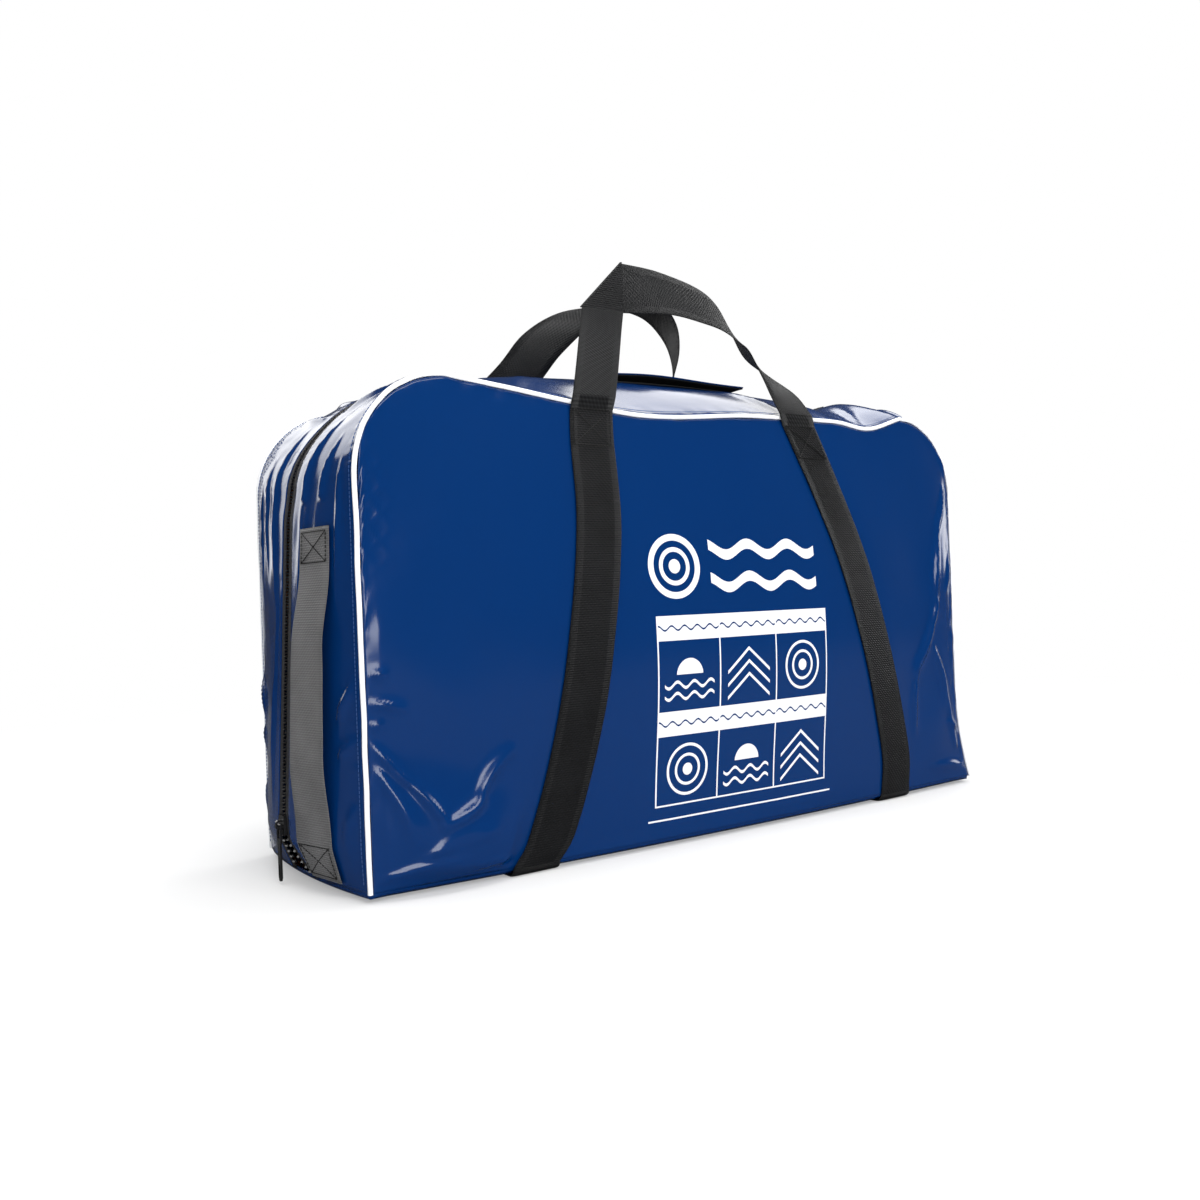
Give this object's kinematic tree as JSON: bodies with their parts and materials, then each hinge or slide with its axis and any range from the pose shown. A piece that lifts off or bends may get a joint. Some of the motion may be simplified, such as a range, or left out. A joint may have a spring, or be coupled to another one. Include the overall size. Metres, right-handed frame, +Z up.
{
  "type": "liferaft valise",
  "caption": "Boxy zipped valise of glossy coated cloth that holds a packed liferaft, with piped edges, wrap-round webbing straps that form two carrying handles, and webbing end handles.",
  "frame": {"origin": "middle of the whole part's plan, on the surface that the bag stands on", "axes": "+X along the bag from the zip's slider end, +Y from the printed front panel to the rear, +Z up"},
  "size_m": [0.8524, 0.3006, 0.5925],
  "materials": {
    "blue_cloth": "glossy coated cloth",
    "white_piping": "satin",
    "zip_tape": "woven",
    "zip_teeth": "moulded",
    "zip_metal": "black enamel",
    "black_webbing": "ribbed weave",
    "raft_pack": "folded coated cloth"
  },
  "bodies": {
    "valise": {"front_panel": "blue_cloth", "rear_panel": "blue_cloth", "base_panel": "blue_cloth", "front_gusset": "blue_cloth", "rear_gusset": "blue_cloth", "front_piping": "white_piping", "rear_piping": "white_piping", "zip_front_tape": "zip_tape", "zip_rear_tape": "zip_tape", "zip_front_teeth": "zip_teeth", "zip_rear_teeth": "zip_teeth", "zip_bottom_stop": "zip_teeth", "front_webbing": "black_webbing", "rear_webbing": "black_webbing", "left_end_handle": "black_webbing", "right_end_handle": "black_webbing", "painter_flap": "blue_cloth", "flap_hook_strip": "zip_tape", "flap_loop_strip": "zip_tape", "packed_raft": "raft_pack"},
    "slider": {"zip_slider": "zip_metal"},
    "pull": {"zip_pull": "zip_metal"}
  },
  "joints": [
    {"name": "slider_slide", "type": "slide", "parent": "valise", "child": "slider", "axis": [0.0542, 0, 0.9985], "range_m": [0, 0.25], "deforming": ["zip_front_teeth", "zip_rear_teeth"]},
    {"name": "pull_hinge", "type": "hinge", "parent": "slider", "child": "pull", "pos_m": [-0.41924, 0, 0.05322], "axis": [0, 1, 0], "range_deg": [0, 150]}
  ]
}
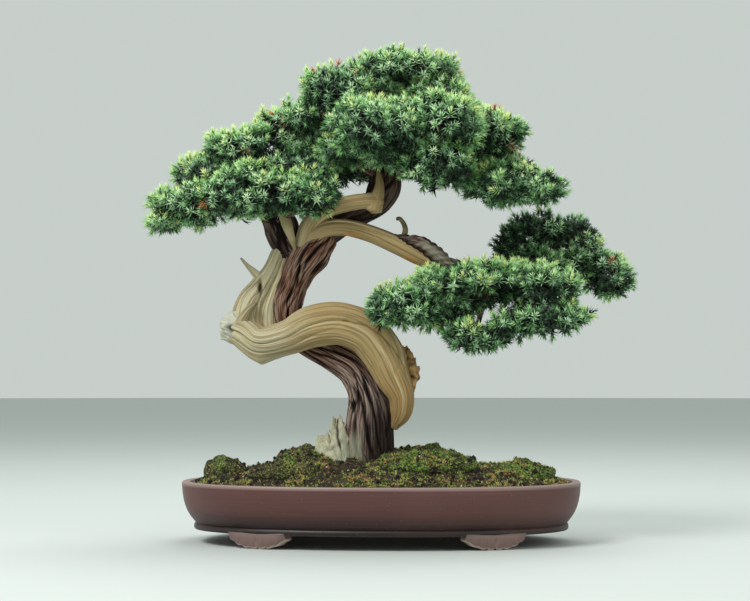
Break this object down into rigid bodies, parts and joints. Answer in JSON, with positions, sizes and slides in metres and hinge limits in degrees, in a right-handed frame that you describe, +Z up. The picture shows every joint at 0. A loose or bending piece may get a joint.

[THE TASK]
Set down the entries above again, word for word.

[COMPLETED EXERCISE]
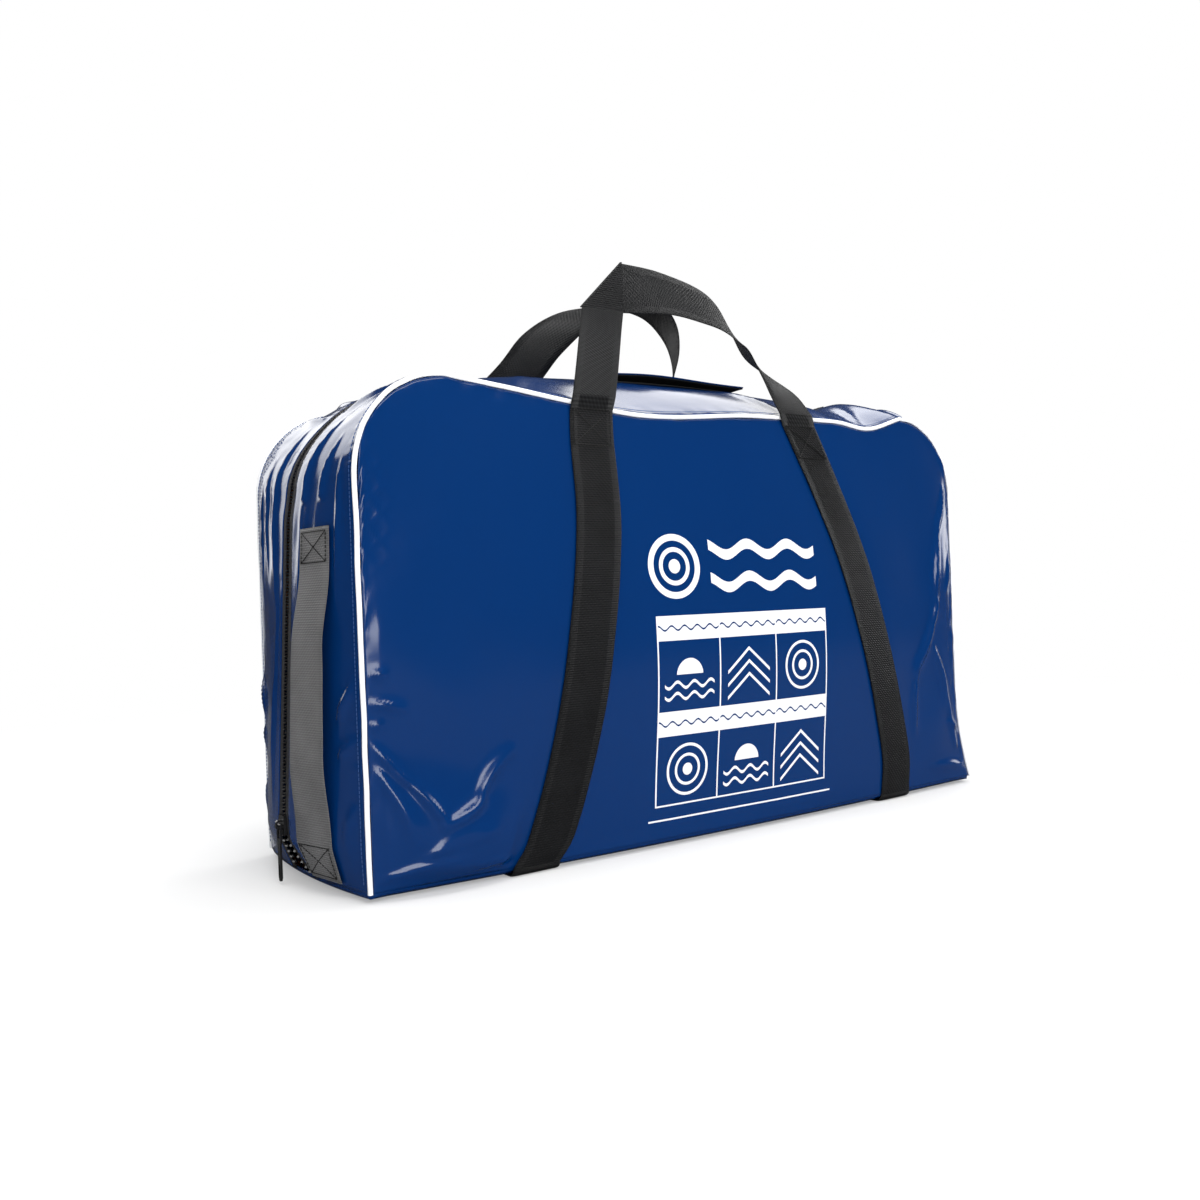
Give this object's kinematic tree as JSON: bodies with their parts and materials, then each hinge or slide with its axis and any range from the pose shown. A piece that lifts off or bends may get a joint. Some of the motion may be simplified, such as a range, or left out. A joint may have a spring, or be coupled to another one. Include the overall size. Metres, right-handed frame, +Z up.
{
  "type": "liferaft valise",
  "caption": "Boxy zipped valise of glossy coated cloth that holds a packed liferaft, with piped edges, wrap-round webbing straps that form two carrying handles, and webbing end handles.",
  "frame": {"origin": "middle of the whole part's plan, on the surface that the bag stands on", "axes": "+X along the bag from the zip's slider end, +Y from the printed front panel to the rear, +Z up"},
  "size_m": [0.8524, 0.3006, 0.5925],
  "materials": {
    "blue_cloth": "glossy coated cloth",
    "white_piping": "satin",
    "zip_tape": "woven",
    "zip_teeth": "moulded",
    "zip_metal": "black enamel",
    "black_webbing": "ribbed weave",
    "raft_pack": "folded coated cloth"
  },
  "bodies": {
    "valise": {"front_panel": "blue_cloth", "rear_panel": "blue_cloth", "base_panel": "blue_cloth", "front_gusset": "blue_cloth", "rear_gusset": "blue_cloth", "front_piping": "white_piping", "rear_piping": "white_piping", "zip_front_tape": "zip_tape", "zip_rear_tape": "zip_tape", "zip_front_teeth": "zip_teeth", "zip_rear_teeth": "zip_teeth", "zip_bottom_stop": "zip_teeth", "front_webbing": "black_webbing", "rear_webbing": "black_webbing", "left_end_handle": "black_webbing", "right_end_handle": "black_webbing", "painter_flap": "blue_cloth", "flap_hook_strip": "zip_tape", "flap_loop_strip": "zip_tape", "packed_raft": "raft_pack"},
    "slider": {"zip_slider": "zip_metal"},
    "pull": {"zip_pull": "zip_metal"}
  },
  "joints": [
    {"name": "slider_slide", "type": "slide", "parent": "valise", "child": "slider", "axis": [0.0542, 0, 0.9985], "range_m": [0, 0.25], "deforming": ["zip_front_teeth", "zip_rear_teeth"]},
    {"name": "pull_hinge", "type": "hinge", "parent": "slider", "child": "pull", "pos_m": [-0.41924, 0, 0.05322], "axis": [0, 1, 0], "range_deg": [0, 150]}
  ]
}
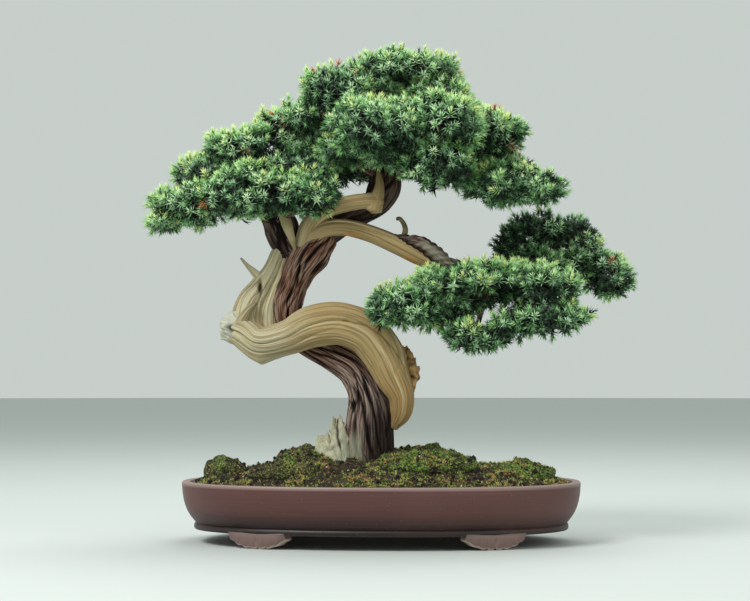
Break this object down into rigid bodies, parts and joints. Answer in JSON, with positions, sizes and slides in metres and hinge limits in degrees, in a right-handed frame that you describe, +Z up. The picture shows every joint at 0. A loose or bending piece may get a joint.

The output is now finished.